Information supplied =
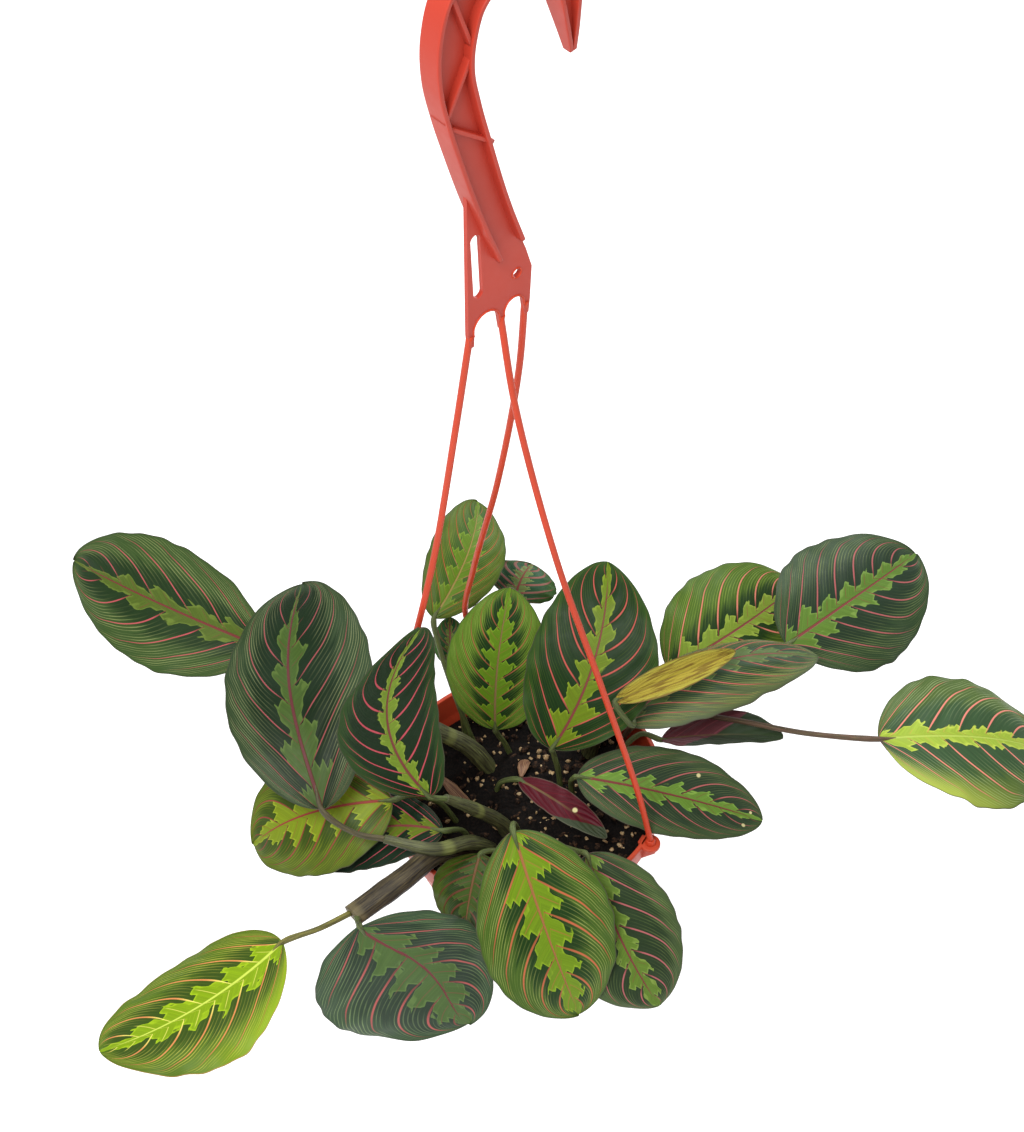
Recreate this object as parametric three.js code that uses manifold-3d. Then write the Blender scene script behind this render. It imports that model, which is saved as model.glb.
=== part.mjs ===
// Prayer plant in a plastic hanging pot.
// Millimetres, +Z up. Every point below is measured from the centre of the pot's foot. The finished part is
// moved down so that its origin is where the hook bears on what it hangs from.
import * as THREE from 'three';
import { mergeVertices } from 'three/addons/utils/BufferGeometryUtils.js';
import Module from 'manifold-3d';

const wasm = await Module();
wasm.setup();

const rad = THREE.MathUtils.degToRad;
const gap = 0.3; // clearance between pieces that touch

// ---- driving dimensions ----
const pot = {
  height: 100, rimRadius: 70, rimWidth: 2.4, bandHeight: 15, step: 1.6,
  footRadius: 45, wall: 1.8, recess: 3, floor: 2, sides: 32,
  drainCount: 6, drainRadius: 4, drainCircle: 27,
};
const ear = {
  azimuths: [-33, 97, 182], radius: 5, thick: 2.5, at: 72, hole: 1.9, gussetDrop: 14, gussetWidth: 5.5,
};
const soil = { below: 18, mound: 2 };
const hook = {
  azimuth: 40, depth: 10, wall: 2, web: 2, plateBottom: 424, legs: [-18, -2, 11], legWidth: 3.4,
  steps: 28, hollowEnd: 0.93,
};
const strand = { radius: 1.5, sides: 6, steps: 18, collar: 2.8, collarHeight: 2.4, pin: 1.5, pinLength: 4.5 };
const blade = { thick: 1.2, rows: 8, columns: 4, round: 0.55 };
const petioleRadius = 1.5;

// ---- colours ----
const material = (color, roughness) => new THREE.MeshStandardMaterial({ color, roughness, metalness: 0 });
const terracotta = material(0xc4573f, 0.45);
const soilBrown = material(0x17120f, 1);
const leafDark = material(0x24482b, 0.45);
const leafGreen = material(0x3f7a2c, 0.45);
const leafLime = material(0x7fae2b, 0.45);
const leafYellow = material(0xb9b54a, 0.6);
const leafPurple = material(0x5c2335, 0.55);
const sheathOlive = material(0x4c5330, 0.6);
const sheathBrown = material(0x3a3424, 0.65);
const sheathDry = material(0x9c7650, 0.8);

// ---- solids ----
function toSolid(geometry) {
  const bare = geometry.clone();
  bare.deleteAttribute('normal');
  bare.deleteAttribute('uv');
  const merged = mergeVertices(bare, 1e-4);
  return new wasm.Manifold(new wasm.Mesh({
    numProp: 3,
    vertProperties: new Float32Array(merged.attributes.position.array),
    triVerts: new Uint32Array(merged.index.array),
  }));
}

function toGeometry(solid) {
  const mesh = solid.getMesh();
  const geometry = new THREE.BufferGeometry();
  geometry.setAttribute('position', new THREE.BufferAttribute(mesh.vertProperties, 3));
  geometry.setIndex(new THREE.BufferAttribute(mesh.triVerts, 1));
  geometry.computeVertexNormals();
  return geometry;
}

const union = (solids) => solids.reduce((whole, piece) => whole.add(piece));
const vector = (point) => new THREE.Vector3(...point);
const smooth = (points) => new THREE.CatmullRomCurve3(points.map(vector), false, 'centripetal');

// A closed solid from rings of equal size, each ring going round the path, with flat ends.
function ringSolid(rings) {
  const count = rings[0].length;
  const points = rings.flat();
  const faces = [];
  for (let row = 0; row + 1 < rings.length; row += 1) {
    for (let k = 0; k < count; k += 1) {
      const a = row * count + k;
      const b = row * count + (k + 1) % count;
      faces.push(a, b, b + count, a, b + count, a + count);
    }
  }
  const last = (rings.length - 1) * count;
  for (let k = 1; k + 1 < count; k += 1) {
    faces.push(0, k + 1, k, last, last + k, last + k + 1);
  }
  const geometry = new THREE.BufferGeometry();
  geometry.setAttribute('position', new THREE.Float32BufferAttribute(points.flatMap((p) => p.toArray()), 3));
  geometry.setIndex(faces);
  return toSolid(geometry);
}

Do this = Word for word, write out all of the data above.

Solution to this task =
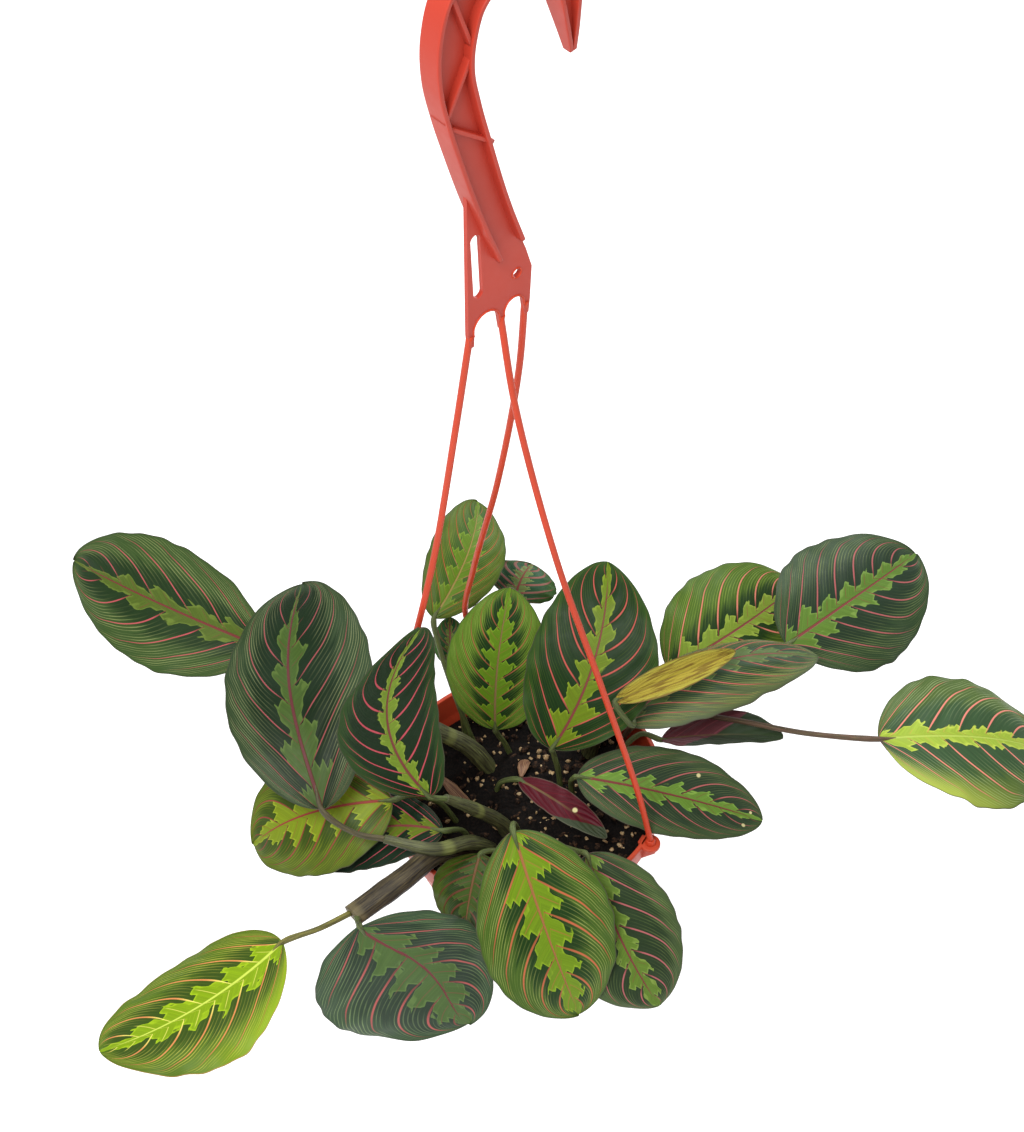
Recreate this object as parametric three.js code that uses manifold-3d. Then write the Blender scene script behind this render. It imports that model, which is saved as model.glb.
=== part.mjs ===
// Prayer plant in a plastic hanging pot.
// Millimetres, +Z up. Every point below is measured from the centre of the pot's foot. The finished part is
// moved down so that its origin is where the hook bears on what it hangs from.
import * as THREE from 'three';
import { mergeVertices } from 'three/addons/utils/BufferGeometryUtils.js';
import Module from 'manifold-3d';

const wasm = await Module();
wasm.setup();

const rad = THREE.MathUtils.degToRad;
const gap = 0.3; // clearance between pieces that touch

// ---- driving dimensions ----
const pot = {
  height: 100, rimRadius: 70, rimWidth: 2.4, bandHeight: 15, step: 1.6,
  footRadius: 45, wall: 1.8, recess: 3, floor: 2, sides: 32,
  drainCount: 6, drainRadius: 4, drainCircle: 27,
};
const ear = {
  azimuths: [-33, 97, 182], radius: 5, thick: 2.5, at: 72, hole: 1.9, gussetDrop: 14, gussetWidth: 5.5,
};
const soil = { below: 18, mound: 2 };
const hook = {
  azimuth: 40, depth: 10, wall: 2, web: 2, plateBottom: 424, legs: [-18, -2, 11], legWidth: 3.4,
  steps: 28, hollowEnd: 0.93,
};
const strand = { radius: 1.5, sides: 6, steps: 18, collar: 2.8, collarHeight: 2.4, pin: 1.5, pinLength: 4.5 };
const blade = { thick: 1.2, rows: 8, columns: 4, round: 0.55 };
const petioleRadius = 1.5;

// ---- colours ----
const material = (color, roughness) => new THREE.MeshStandardMaterial({ color, roughness, metalness: 0 });
const terracotta = material(0xc4573f, 0.45);
const soilBrown = material(0x17120f, 1);
const leafDark = material(0x24482b, 0.45);
const leafGreen = material(0x3f7a2c, 0.45);
const leafLime = material(0x7fae2b, 0.45);
const leafYellow = material(0xb9b54a, 0.6);
const leafPurple = material(0x5c2335, 0.55);
const sheathOlive = material(0x4c5330, 0.6);
const sheathBrown = material(0x3a3424, 0.65);
const sheathDry = material(0x9c7650, 0.8);

// ---- solids ----
function toSolid(geometry) {
  const bare = geometry.clone();
  bare.deleteAttribute('normal');
  bare.deleteAttribute('uv');
  const merged = mergeVertices(bare, 1e-4);
  return new wasm.Manifold(new wasm.Mesh({
    numProp: 3,
    vertProperties: new Float32Array(merged.attributes.position.array),
    triVerts: new Uint32Array(merged.index.array),
  }));
}

function toGeometry(solid) {
  const mesh = solid.getMesh();
  const geometry = new THREE.BufferGeometry();
  geometry.setAttribute('position', new THREE.BufferAttribute(mesh.vertProperties, 3));
  geometry.setIndex(new THREE.BufferAttribute(mesh.triVerts, 1));
  geometry.computeVertexNormals();
  return geometry;
}

const union = (solids) => solids.reduce((whole, piece) => whole.add(piece));
const vector = (point) => new THREE.Vector3(...point);
const smooth = (points) => new THREE.CatmullRomCurve3(points.map(vector), false, 'centripetal');

// A closed solid from rings of equal size, each ring going round the path, with flat ends.
function ringSolid(rings) {
  const count = rings[0].length;
  const points = rings.flat();
  const faces = [];
  for (let row = 0; row + 1 < rings.length; row += 1) {
    for (let k = 0; k < count; k += 1) {
      const a = row * count + k;
      const b = row * count + (k + 1) % count;
      faces.push(a, b, b + count, a, b + count, a + count);
    }
  }
  const last = (rings.length - 1) * count;
  for (let k = 1; k + 1 < count; k += 1) {
    faces.push(0, k + 1, k, last, last + k, last + k + 1);
  }
  const geometry = new THREE.BufferGeometry();
  geometry.setAttribute('position', new THREE.Float32BufferAttribute(points.flatMap((p) => p.toArray()), 3));
  geometry.setIndex(faces);
  return toSolid(geometry);
}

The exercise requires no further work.